Am I right on this proportion

The question is:
The weights of trout in a certain river follow a normal distribution with mean 3 pounds and standard deviation 0.8 pounds. What proportion of trout weigh between 3.2 pounds and 4.8 pounds?

Answers are:
.3891
.9972
.9452
.5865

I think it's either .9972 or .9452 but can't be sure
December 1st 2011, 11:31 AM
emakarov

Re: Am I right on this proportion

If a random variable $X$ has a normal distribution with mean $\mu$ and standard deviation $\sigma$ , then the cumulative distribution function (CDF) $F_X(z)=\Phi\left(\frac{z-\mu}{\sigma}\right)$ where $\Phi$ is the CDF of the standard normal distribution (with mean 0 and standard deviation 1) (Wikipedia).
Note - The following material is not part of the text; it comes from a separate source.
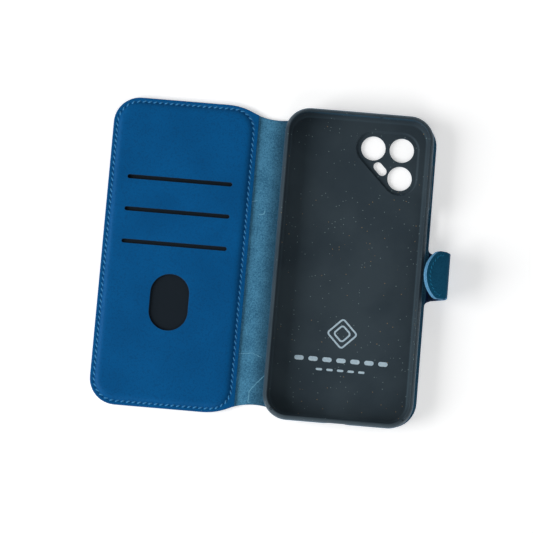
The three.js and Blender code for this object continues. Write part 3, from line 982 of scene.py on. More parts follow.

You need to find $F_X(4.8)-F_X(3.2)$ . The function $\Phi(z)$ can be computed, for example, by Excel function NORMSDIST. There is also a function NORMDIST to compute the CDF of an arbitrary normal distribution.
December 1st 2011, 11:33 AM
Archie Meade

Re: Am I right on this proportion

Quote:

Originally Posted by jay25

The question is:
The weights of trout in a certain river follow a normal distribution with mean 3 pounds and standard deviation 0.8 pounds. What proportion of trout weigh between 3.2 pounds and 4.8 pounds?

Answers are:
.3891
.9972
.9452
.5865

I think it's either .9972 or .9452 but can't be sure

It's the first answer.
Intuitively, if the mean is 3 and your range of values is above that,
the probability of trout being in that weight range must be less than half.

You need to work it out using the Z-tables of the Normal Distribution,
first by converting to Z using

$Z=\frac{x-\mu}{\sigma}$

So the solution is

$P\left(Z\le \frac{4.8-3}{0.8}\right)-P\left(Z\le \frac{3.2-3}{0.8}\right)$